══ Supplied data ══

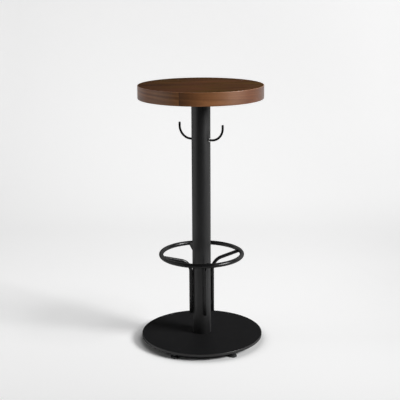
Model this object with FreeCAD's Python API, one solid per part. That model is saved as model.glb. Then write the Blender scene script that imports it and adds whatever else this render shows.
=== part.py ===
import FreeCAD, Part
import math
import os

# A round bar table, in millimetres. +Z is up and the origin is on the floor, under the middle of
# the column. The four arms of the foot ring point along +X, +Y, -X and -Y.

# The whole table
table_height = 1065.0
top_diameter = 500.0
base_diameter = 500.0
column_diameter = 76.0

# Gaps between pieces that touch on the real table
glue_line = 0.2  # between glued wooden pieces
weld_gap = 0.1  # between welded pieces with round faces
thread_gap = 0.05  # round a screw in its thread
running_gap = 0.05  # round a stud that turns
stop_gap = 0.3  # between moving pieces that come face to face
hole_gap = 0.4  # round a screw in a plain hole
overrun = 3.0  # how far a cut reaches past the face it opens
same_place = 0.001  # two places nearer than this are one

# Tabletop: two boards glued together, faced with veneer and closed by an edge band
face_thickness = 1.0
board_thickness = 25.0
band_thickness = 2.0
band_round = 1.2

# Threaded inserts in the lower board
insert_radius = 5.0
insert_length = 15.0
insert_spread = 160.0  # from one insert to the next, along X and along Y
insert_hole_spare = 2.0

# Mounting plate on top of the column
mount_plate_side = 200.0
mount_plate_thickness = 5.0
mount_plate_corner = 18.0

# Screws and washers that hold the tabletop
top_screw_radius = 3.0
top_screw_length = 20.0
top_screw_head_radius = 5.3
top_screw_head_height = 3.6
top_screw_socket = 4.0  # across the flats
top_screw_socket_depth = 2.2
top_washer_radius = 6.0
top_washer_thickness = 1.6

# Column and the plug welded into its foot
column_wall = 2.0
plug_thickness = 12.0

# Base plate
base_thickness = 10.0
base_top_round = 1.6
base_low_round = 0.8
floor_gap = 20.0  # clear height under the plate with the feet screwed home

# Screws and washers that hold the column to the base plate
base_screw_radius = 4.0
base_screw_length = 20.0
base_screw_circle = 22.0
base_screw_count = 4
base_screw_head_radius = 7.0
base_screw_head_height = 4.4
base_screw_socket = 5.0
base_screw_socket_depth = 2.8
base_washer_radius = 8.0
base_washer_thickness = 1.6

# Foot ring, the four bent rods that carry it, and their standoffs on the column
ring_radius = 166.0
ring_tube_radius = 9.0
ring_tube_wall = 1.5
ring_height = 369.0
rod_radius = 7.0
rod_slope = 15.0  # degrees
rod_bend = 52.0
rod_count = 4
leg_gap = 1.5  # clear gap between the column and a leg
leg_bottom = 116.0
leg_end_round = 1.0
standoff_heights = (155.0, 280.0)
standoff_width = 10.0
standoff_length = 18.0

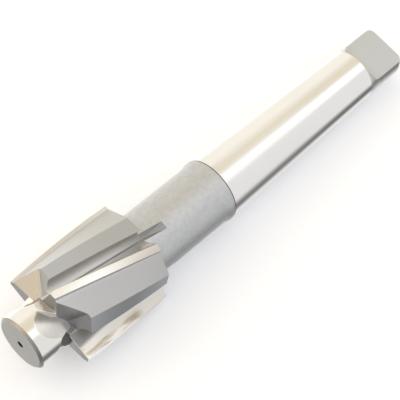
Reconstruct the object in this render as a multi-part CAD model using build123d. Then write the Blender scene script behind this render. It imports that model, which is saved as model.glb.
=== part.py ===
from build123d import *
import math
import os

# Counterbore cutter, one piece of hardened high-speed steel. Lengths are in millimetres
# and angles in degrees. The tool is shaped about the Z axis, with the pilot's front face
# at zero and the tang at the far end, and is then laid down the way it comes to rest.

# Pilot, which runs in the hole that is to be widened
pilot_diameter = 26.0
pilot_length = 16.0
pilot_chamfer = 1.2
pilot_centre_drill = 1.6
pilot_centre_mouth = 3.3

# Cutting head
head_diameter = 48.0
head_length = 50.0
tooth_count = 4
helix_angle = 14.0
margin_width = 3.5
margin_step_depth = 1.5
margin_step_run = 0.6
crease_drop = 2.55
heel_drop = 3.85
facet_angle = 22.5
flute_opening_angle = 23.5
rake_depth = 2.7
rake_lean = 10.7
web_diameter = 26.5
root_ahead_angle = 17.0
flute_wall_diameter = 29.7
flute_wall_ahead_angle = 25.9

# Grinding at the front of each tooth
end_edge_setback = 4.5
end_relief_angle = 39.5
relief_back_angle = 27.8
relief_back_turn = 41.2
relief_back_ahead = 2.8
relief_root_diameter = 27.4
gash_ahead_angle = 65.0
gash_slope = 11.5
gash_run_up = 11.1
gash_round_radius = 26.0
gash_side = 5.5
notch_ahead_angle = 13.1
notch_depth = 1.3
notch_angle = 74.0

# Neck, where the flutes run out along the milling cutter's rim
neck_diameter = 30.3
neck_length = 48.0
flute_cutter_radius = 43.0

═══

* _Given problem_
Please output every record, keeping each line exact.

* _Answer below_
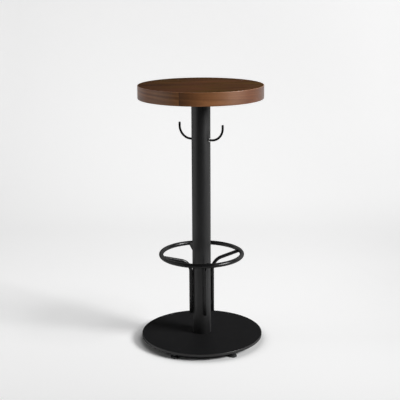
Model this object with FreeCAD's Python API, one solid per part. That model is saved as model.glb. Then write the Blender scene script that imports it and adds whatever else this render shows.
=== part.py ===
import FreeCAD, Part
import math
import os

# A round bar table, in millimetres. +Z is up and the origin is on the floor, under the middle of
# the column. The four arms of the foot ring point along +X, +Y, -X and -Y.

# The whole table
table_height = 1065.0
top_diameter = 500.0
base_diameter = 500.0
column_diameter = 76.0

# Gaps between pieces that touch on the real table
glue_line = 0.2  # between glued wooden pieces
weld_gap = 0.1  # between welded pieces with round faces
thread_gap = 0.05  # round a screw in its thread
running_gap = 0.05  # round a stud that turns
stop_gap = 0.3  # between moving pieces that come face to face
hole_gap = 0.4  # round a screw in a plain hole
overrun = 3.0  # how far a cut reaches past the face it opens
same_place = 0.001  # two places nearer than this are one

# Tabletop: two boards glued together, faced with veneer and closed by an edge band
face_thickness = 1.0
board_thickness = 25.0
band_thickness = 2.0
band_round = 1.2

# Threaded inserts in the lower board
insert_radius = 5.0
insert_length = 15.0
insert_spread = 160.0  # from one insert to the next, along X and along Y
insert_hole_spare = 2.0

# Mounting plate on top of the column
mount_plate_side = 200.0
mount_plate_thickness = 5.0
mount_plate_corner = 18.0

# Screws and washers that hold the tabletop
top_screw_radius = 3.0
top_screw_length = 20.0
top_screw_head_radius = 5.3
top_screw_head_height = 3.6
top_screw_socket = 4.0  # across the flats
top_screw_socket_depth = 2.2
top_washer_radius = 6.0
top_washer_thickness = 1.6

# Column and the plug welded into its foot
column_wall = 2.0
plug_thickness = 12.0

# Base plate
base_thickness = 10.0
base_top_round = 1.6
base_low_round = 0.8
floor_gap = 20.0  # clear height under the plate with the feet screwed home

# Screws and washers that hold the column to the base plate
base_screw_radius = 4.0
base_screw_length = 20.0
base_screw_circle = 22.0
base_screw_count = 4
base_screw_head_radius = 7.0
base_screw_head_height = 4.4
base_screw_socket = 5.0
base_screw_socket_depth = 2.8
base_washer_radius = 8.0
base_washer_thickness = 1.6

# Foot ring, the four bent rods that carry it, and their standoffs on the column
ring_radius = 166.0
ring_tube_radius = 9.0
ring_tube_wall = 1.5
ring_height = 369.0
rod_radius = 7.0
rod_slope = 15.0  # degrees
rod_bend = 52.0
rod_count = 4
leg_gap = 1.5  # clear gap between the column and a leg
leg_bottom = 116.0
leg_end_round = 1.0
standoff_heights = (155.0, 280.0)
standoff_width = 10.0
standoff_length = 18.0

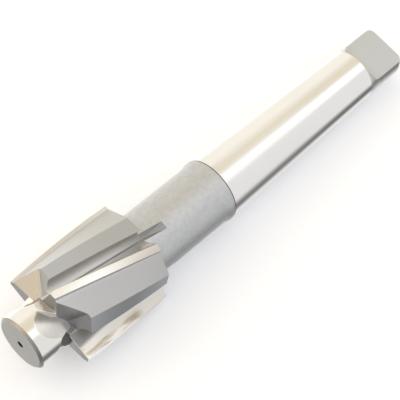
Reconstruct the object in this render as a multi-part CAD model using build123d. Then write the Blender scene script behind this render. It imports that model, which is saved as model.glb.
=== part.py ===
from build123d import *
import math
import os

# Counterbore cutter, one piece of hardened high-speed steel. Lengths are in millimetres
# and angles in degrees. The tool is shaped about the Z axis, with the pilot's front face
# at zero and the tang at the far end, and is then laid down the way it comes to rest.

# Pilot, which runs in the hole that is to be widened
pilot_diameter = 26.0
pilot_length = 16.0
pilot_chamfer = 1.2
pilot_centre_drill = 1.6
pilot_centre_mouth = 3.3

# Cutting head
head_diameter = 48.0
head_length = 50.0
tooth_count = 4
helix_angle = 14.0
margin_width = 3.5
margin_step_depth = 1.5
margin_step_run = 0.6
crease_drop = 2.55
heel_drop = 3.85
facet_angle = 22.5
flute_opening_angle = 23.5
rake_depth = 2.7
rake_lean = 10.7
web_diameter = 26.5
root_ahead_angle = 17.0
flute_wall_diameter = 29.7
flute_wall_ahead_angle = 25.9

# Grinding at the front of each tooth
end_edge_setback = 4.5
end_relief_angle = 39.5
relief_back_angle = 27.8
relief_back_turn = 41.2
relief_back_ahead = 2.8
relief_root_diameter = 27.4
gash_ahead_angle = 65.0
gash_slope = 11.5
gash_run_up = 11.1
gash_round_radius = 26.0
gash_side = 5.5
notch_ahead_angle = 13.1
notch_depth = 1.3
notch_angle = 74.0

# Neck, where the flutes run out along the milling cutter's rim
neck_diameter = 30.3
neck_length = 48.0
flute_cutter_radius = 43.0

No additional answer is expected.